Obama’s budget is barely talked about anywhere.  Now we learn through the same disreputable media (today on NPR, with its almost daily promotion of Peter Peterson/Ryan Shams) that he is planning his own attack upon Medicare and Medicaid.  But he already “streamlined” Medicare in the HCR bill!!!  We “get to” hear how much he will sell us out this Wednesday.  For now all we have is what was previously presented by the OMB on behalf of the President.

The Progressive Budget

Third is the People’s Budget, the Progressive Centrist Budget, just to the left of center, from the progressive caucus here.  How many have ever heard about this proposal? This budget.

— Eliminates the deficits and creates a surplus by 2021

— Puts America back to work with a “Make it in America” jobs program

— Protects the social safety net

— Ends the wars in Afghanistan and Iraq Is FAIR (Fixing America’s Inequality Responsibly)

We could have had an End of the Cold War Surplus.  But we didn’t. Reagan continued to build a bloated, unsustainable, and anti-human budget/white collar welfare for defense contractors. In 1991, when it looked as if we really may finally benefit from the end of the Cold War, Bush-Daddy took care of that with the first Gulf War. And all it took was for Son-of-the-Bush to keep up the Carlyle, Halliburton, Blackwater, et al enrichment scheme called the Wars in Afghanistan and Iraq.  Those two wars, combined with the ridiculously excellence tax cuts for the wealthy and corporations, will yet render us into the dustbin of failed empires.  But we will not learn, apparently.

Fourth Is Where Most Americans Converge, According To Polls.

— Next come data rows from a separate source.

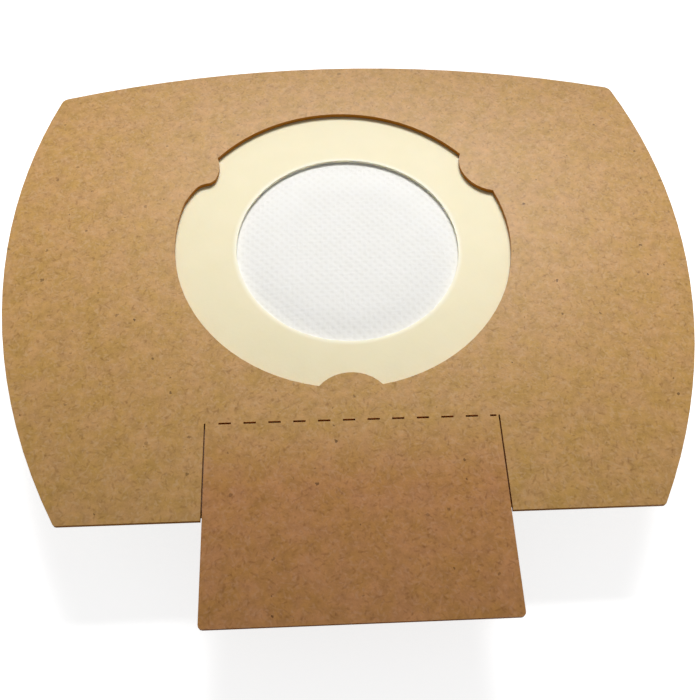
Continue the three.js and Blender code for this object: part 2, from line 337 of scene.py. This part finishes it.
def linear(code):
    """An sRGB hex colour as linear RGBA."""
    shares = [int(code[i:i + 2], 16) / 255 for i in (0, 2, 4)]
    return [c / 12.92 if c <= 0.04045 else ((c + 0.055) / 1.055) ** 2.4 for c in shares] + [1.0]


def add(tree, kind, inputs=None, **settings):
    """A node with its settings, and its inputs set or linked."""
    node = tree.nodes.new(kind)
    for name, value in settings.items():
        setattr(node, name, value)
    for key, value in (inputs or {}).items():
        if isinstance(value, bpy.types.NodeSocket):
            tree.links.new(value, node.inputs[key])
        else:
            node.inputs[key].default_value = value
    return node


def make_fleece():
    """Point-bonded polypropylene fleece: fibres laid at random and pressed together at small ovals. It
    gives a soft dull white, with long faint streaks and a fine regular grain. Along the welds the
    fibres are melted to a denser and glossier film."""
    fibre_length, fibre_width = 0.005, 0.00022  # a real fibre is a tenth as wide, too fine to show
    bond_pitch = 0.0016
    cloud_size = 0.006
    bond_relief = 0.0001
    before_weld, into_weld = 0.0002, 0.0006  # the film fades in over these
    fleece = bpy.data.materials.new("point_bonded_fleece")
    fleece.use_nodes = True
    tree = fleece.node_tree
    surface = tree.nodes["Principled BSDF"]
    place = add(tree, "ShaderNodeUVMap", uv_map="cloth").outputs["UV"]

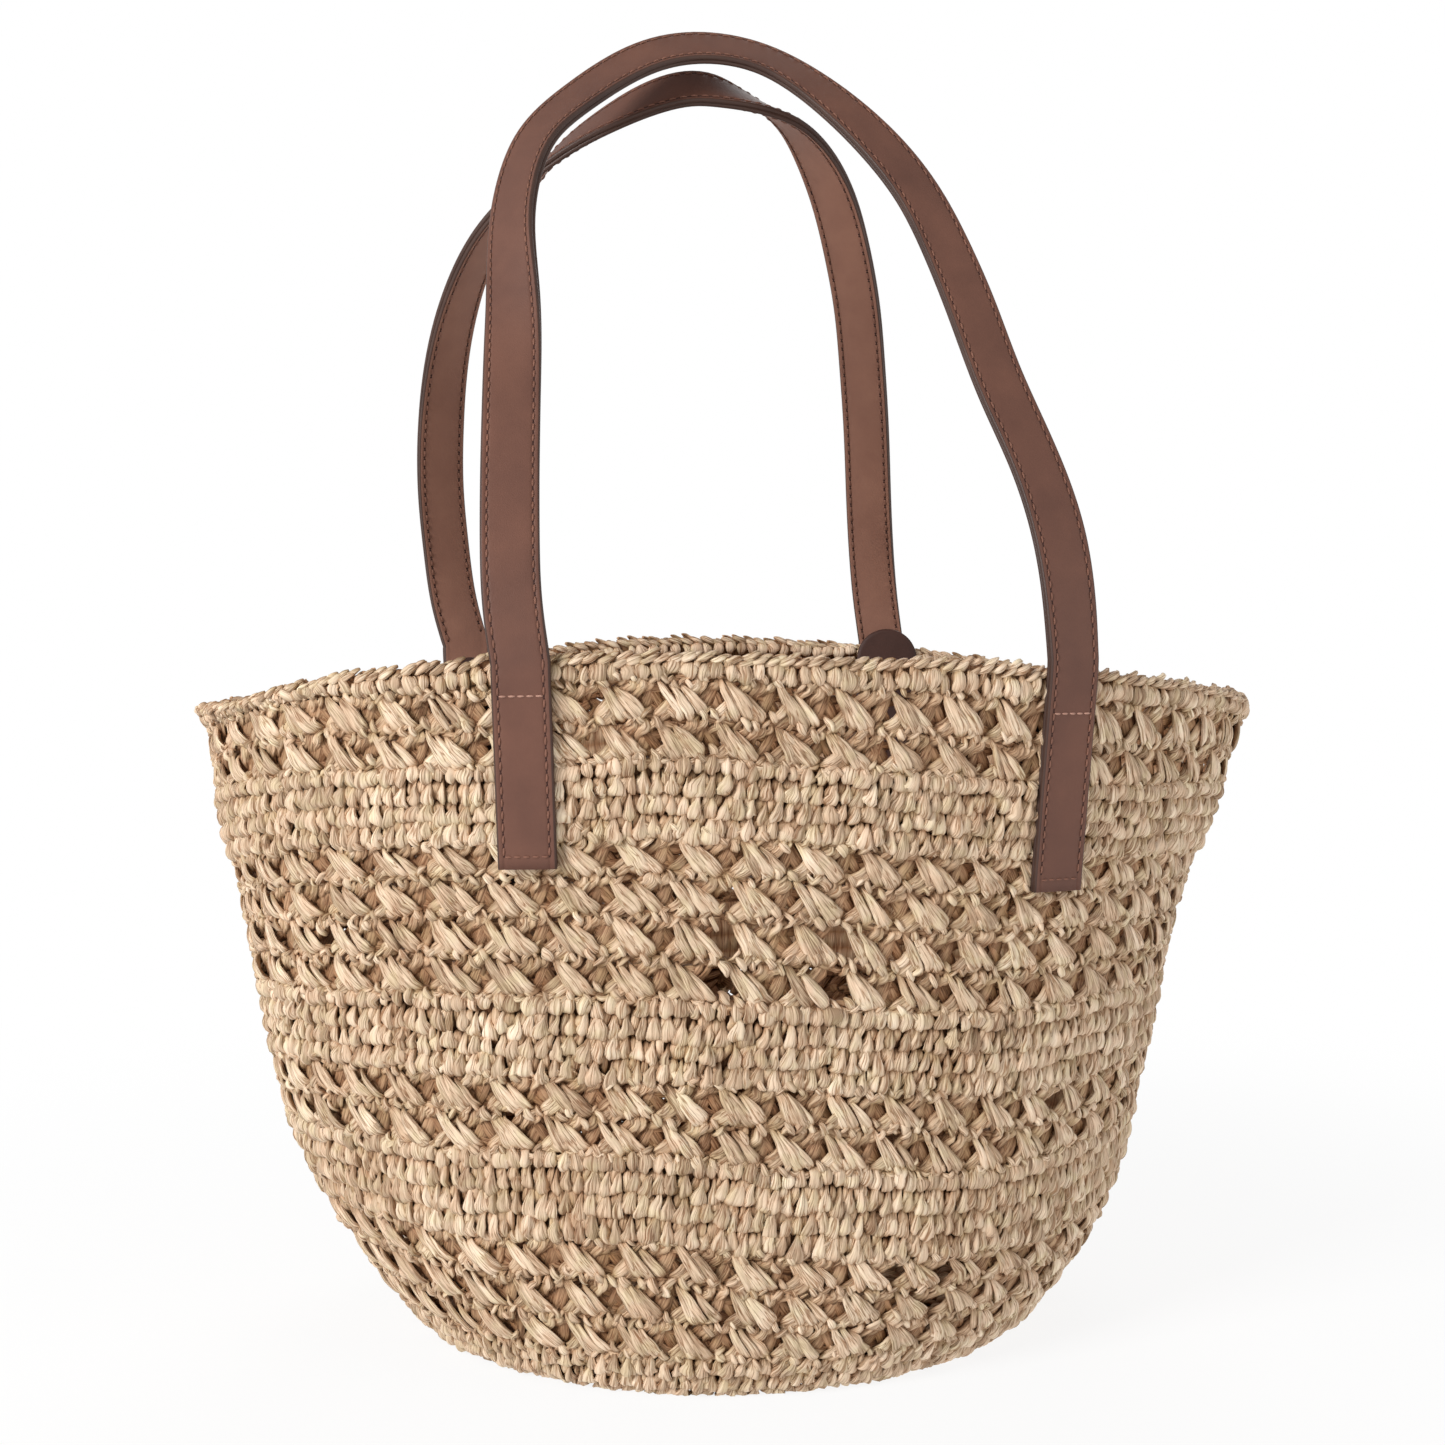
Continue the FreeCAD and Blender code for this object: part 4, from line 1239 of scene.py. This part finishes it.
def cross_row(heap, path, at, out, slot, count=5):
    """A row of stitches across the strap."""
    middle, face, side = at_run(path, at)
    shares = np.arange(count)[:, None] + 0.12 + 0.76 * STITCH
    a = -SEAM + 2 * SEAM / count * shares
    middles = middle + side * a[..., None] + face * (out + STITCH_HUMP)[:, None]
    faces = np.broadcast_to(face, middles.shape)
    across = np.cross(unit(np.gradient(middles, axis=1)), faces)
    half = np.broadcast_to(0.44 * STITCH_HALF, middles.shape[:2])
    heap.tubes(middles, across, faces, half, half * 0.8, 0.6, 0.0, 6, slot, 0.0)


def sew(heap, path, last_row):
    """Edge stitches outside all along and inside where the strap is free, and cross rows near both ends."""
    total = path[3][-1]
    outer = HALF_THICK - 0.3
    starts = np.arange(5.0, total - 5.0 - 3.4, STITCH_PITCH)
    free = starts[(starts > 76) & (starts < total - 80)]
    for places, out in ((starts, outer), (free, -HALF_THICK + 0.1)):
        for sign in (-1, 1):
            stitch_row(heap, path, sign * SEAM, places, out)
    for at, slot in ((62.0, 2), (total - last_row, 2), (4.6, 0), (total - 4.6, 0)):
        cross_row(heap, path, at, outer + 0.15, slot)


def build_handle(place, feet, length_up, table, last_row):
    rear = place == "rear"
    path = strap_path(feet, length_up, table, rear)
    handle = place + "_handle"
    outer, lining, threads = Heap(), Heap(), Heap()
    ribbon(outer, path, *strap_profile())
    ribbon(lining, path, *lining_profile())
    sew(threads, path, last_row)
    for heap, name, materials, own, at_ends, slot in (
        (outer, "outer_leather", (LEATHER, EDGE_PAINT), "strap", "strap_end", "strap_leather"),
        (lining, "lining_leather", (LEATHER_LINING, EDGE_PAINT), "lining", "lining_end", "lining_leather"),
        (threads, "stitches", (THREAD, HOLE, THREAD_LIGHT), "edge_threads", "box_seam", "thread"),
    ):
        piece = heap.piece("%s_%s" % (handle, name), materials)
        nodes = ["%s_%s" % (handle, own), "%s_left_%s" % (place, at_ends), "%s_right_%s" % (place, at_ends)]
        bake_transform(piece)
        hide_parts(*nodes)


# Rings of a backing patch from its lowest face out: how far in from the outline, and height
PATCH_RINGS = ((1.6, 0), (0.5, 0), (0, 0.6), (0, 1.4), (0.5, 2), (1.6, 2))


def build_patch(foot, name, rear):
    """Leather backing inside the wall behind a strap end: a long rounded plate with soft edges."""
    radius = PATCH_WIDTH / 2
    rise = PATCH_RISE if name == "rear_right" else -PATCH_BELOW_RIM
    inner_top = on_wall(foot.x_top, foot.rim[2] - PATCH_BELOW_RIM - radius, WALL)
    lowest = on_wall(foot.x_low, foot.level_end - PATCH_BELOW_STRAP, WALL)
    up = unit(inner_top - lowest)
    face = unit(foot.normal - up * foot.normal.dot(up))
    across = np.cross(up, face)
    lowest = lowest - face * (PATCH_SEAT + PATCH_THICKNESS)
    length = foot.rim[2] + rise - lowest[2]
    q = np.linspace(0, 2 * np.pi, 73)
    middle = np.where(np.sin(q) > 0, length - radius, radius)
    middle[-1] = middle[0]
    outline = paired(radius * np.cos(q), middle + radius * np.sin(q))
    centre = np.array([0, length / 2])
    inward = outline - centre
    reach = np.abs(inward[:-1]).max(axis=0)
    plate = []
    for shrink, out in PATCH_RINGS:
        flat = centre + inward * (1 - shrink / reach)
        plate.append(lowest + flat[:, :1] * across + flat[:, 1:] * up + face * out)
    plate = np.array(plate) * (TO_REAR if rear else 1.0)
    plate[:, -1] = plate[:, 0]
    heap = Heap()
    heap.sheet(plate, 0.5, 0.0)
    for ring, order in ((plate[0, :-1], -1), (plate[-1, :-1], 1)):
        index = heap.add_points(ring, 0.5, 0.0)
        flat = outline[:-1][::order]
        end_uv = flat / length * 0.9 + 0.05
        heap.add_faces(index[None, ::order], flat, end_uv, heap.add_cells(1, 1), 0)
    ride_on_bag(heap, name + "_patch", [name + "_backing_patch"], (PATCH_LEATHER_AND_SHADE,))


# ---- stage, light, camera ----


def build_stage():
    mesh = bpy.data.meshes.new("floor")
    n = 96
    q = np.arange(n) * 2 * np.pi / n
    points = [(0.0, 0.0, 0.0)]
    radii = (0.5, 1.5, 4.0, 12.0)
    for r in radii:
        points += [(r * math.cos(a), r * math.sin(a), 0.0) for a in q]
    faces = [(0, 1 + k, 1 + (k + 1) % n) for k in range(n)]
    for ring in range(len(radii) - 1):
        low, high = 1 + ring * n, 1 + (ring + 1) * n
        faces += [(low + k, high + k, high + (k + 1) % n, low + (k + 1) % n) for k in range(n)]
    mesh.from_pydata(points, [], faces)
    floor = bpy.data.objects.new("floor", mesh)
    bpy.context.scene.collection.objects.link(floor)
    material = bpy.data.materials.new("pale_floor")
    n = Nodes(material)
    matte = n.add("ShaderNodeBsdfDiffuse", Color=(0.93, 0.93, 0.93))
    glow = n.add("ShaderNodeEmission", Color=WHITE, Strength=1.0)
    place = n.add("ShaderNodeTexCoord").outputs["Object"]
    far = n.add("ShaderNodeVectorMath", place, operation="LENGTH").outputs["Value"]
    spread = n.ranged(far, 0.16, 0.75, 0.86, 1.0, "SMOOTHERSTEP")
    n.surface(n.add("ShaderNodeMixShader", spread, matte.outputs[0], glow.outputs[0]))
    mesh.materials.append(material)


def area_light(name, place, target, size, power):
    data = bpy.data.lights.new(name, "AREA")
    data.shape = "RECTANGLE"
    data.size = data.size_y = size
    data.energy = power
    light = bpy.data.objects.new(name, data)
    light.location = place
    light.rotation_euler = (Vector(target) - Vector(place)).to_track_quat("-Z", "Y").to_euler()
    bpy.context.scene.collection.objects.link(light)


SIDE_LIGHT, TOP_LIGHT = 0.74, 0.3


def build_light():
    """White surroundings for the camera; the bag gets them dimmer from above than from the sides."""
    world = bpy.data.worlds.new("studio")
    n = Nodes(world, "ShaderNodeOutputWorld")
    seen = n.add("ShaderNodeBackground", Color=WHITE, Strength=1.0)
    parts = n.add("ShaderNodeSeparateXYZ", n.add("ShaderNodeTexCoord").outputs["Generated"])
    strength = n.ranged(parts.outputs["Z"], 0.25, 0.95, SIDE_LIGHT, TOP_LIGHT)
    dim = n.add("ShaderNodeBackground", Color=WHITE, Strength=strength)
    to_camera = n.add("ShaderNodeLightPath").outputs["Is Camera Ray"]
    n.surface(n.add("ShaderNodeMixShader", to_camera, dim.outputs[0], seen.outputs[0]))
    bpy.context.scene.world = world
    area_light("key", (-1.85, -1.15, 1.2), (0, 0, 0.2), 0.9, 44.0)
    area_light("fill", (1.6, -1.2, 0.9), (0, 0, 0.2), 1.2, 5.0)
    area_light("rear", (0.6, 1.6, 1.4), (0, 0, 0.3), 1.2, 12.0)
    bpy.context.scene.view_settings.view_transform = "Standard"


CAMERA_TURN = math.radians(11.6)
CAMERA_TILT = math.radians(3.61)
SENSOR = 36.0
FOCAL = 2241.0 / 1445.0 * SENSOR


def build_camera():
    data = bpy.data.cameras.new("camera")
    data.lens = FOCAL
    data.sensor_width = SENSOR
    data.clip_start, data.clip_end = 0.05, 50.0
    camera = bpy.data.objects.new("camera", data)
    camera.location = (-0.1897, -0.9043, 0.297)
    level = math.cos(CAMERA_TILT)
    forward = (math.sin(CAMERA_TURN) * level, math.cos(CAMERA_TURN) * level, -math.sin(CAMERA_TILT))
    camera.rotation_euler = Vector(forward).to_track_quat("-Z", "Y").to_euler()
    bpy.context.scene.collection.objects.link(camera)
    bpy.context.scene.camera = camera


build_camera()
build_stage()
build_light()
rim_level = build_wall()
build_rim(rim_level)
build_base()
FRONT_FEET = (Foot(-1, FRONT_SPAN, 4.0), Foot(1, FRONT_SPAN, -9.5))
REAR_FEET = (Foot(-1, REAR_SPAN), Foot(1, REAR_SPAN))
build_handle("front", FRONT_FEET, FRONT_UP, FRONT_ARCH, 67.0)
build_handle("rear", REAR_FEET, REAR_UP, REAR_ARCH, 62.0)
# The rear half is the front half turned round, so its left foot ends up on the right
build_patch(FRONT_FEET[0], "front_left", False)
build_patch(FRONT_FEET[1], "front_right", False)
build_patch(REAR_FEET[0], "rear_right", True)
build_patch(REAR_FEET[1], "rear_left", True)

bpy.context.view_layer.update()
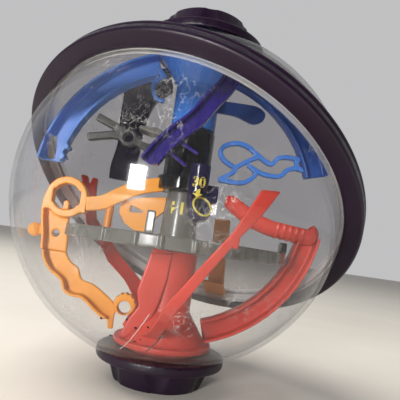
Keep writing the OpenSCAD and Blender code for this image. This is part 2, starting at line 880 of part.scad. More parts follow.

The fourth “budget,” though it is not literally a budget is what budget we’d have if the citizens’ priorities.  Sachs points out that “the republicans often say that they want Congress to respect the voice of the people.”   Fat chance.  If they believed that, they would end two (make that three) wars.  They’d end the giveaways from under taxed and no-taxed entities, who do not even earn their keep.  And they have the nerve to attack sneiors the way Paul Ryan did the other day! The public has let our national leaders know what they want — the rich and corporations to pay more taxes, to pay their fair share.  Instead, they all suck up the nation’s resources and tax revenues like hogs at a trough.  As Sachs also points out the public wants a public option. No such luck. The public lets our leaders know it wants out of Iraq and Afghanistan and cut other Pentagon spending lest we go the way of the Soviet Union and run our economy into the ground.  We are ignored.  On issue after issue, the public has ore sense and has a more humane agenda than do our leaders. But there is no chance that this fourth “option” will ever  be implemented.

But the Congress isn’t listening to the American people — at least enough.  Worse, as Dean Baker says our leaders hate us.  It’s time our representatives do.  And that’s not just the wistful thinking of a liberal.  It’s want the people want.  Tax the rich more.  Make the corporate rate mean something by closing loopholes by which companies moaning about a 35% tax rate actually pay nothing.  More than 60% want the tax-cutters hands off Medicare and Medicaid.  Enough said.  Do something!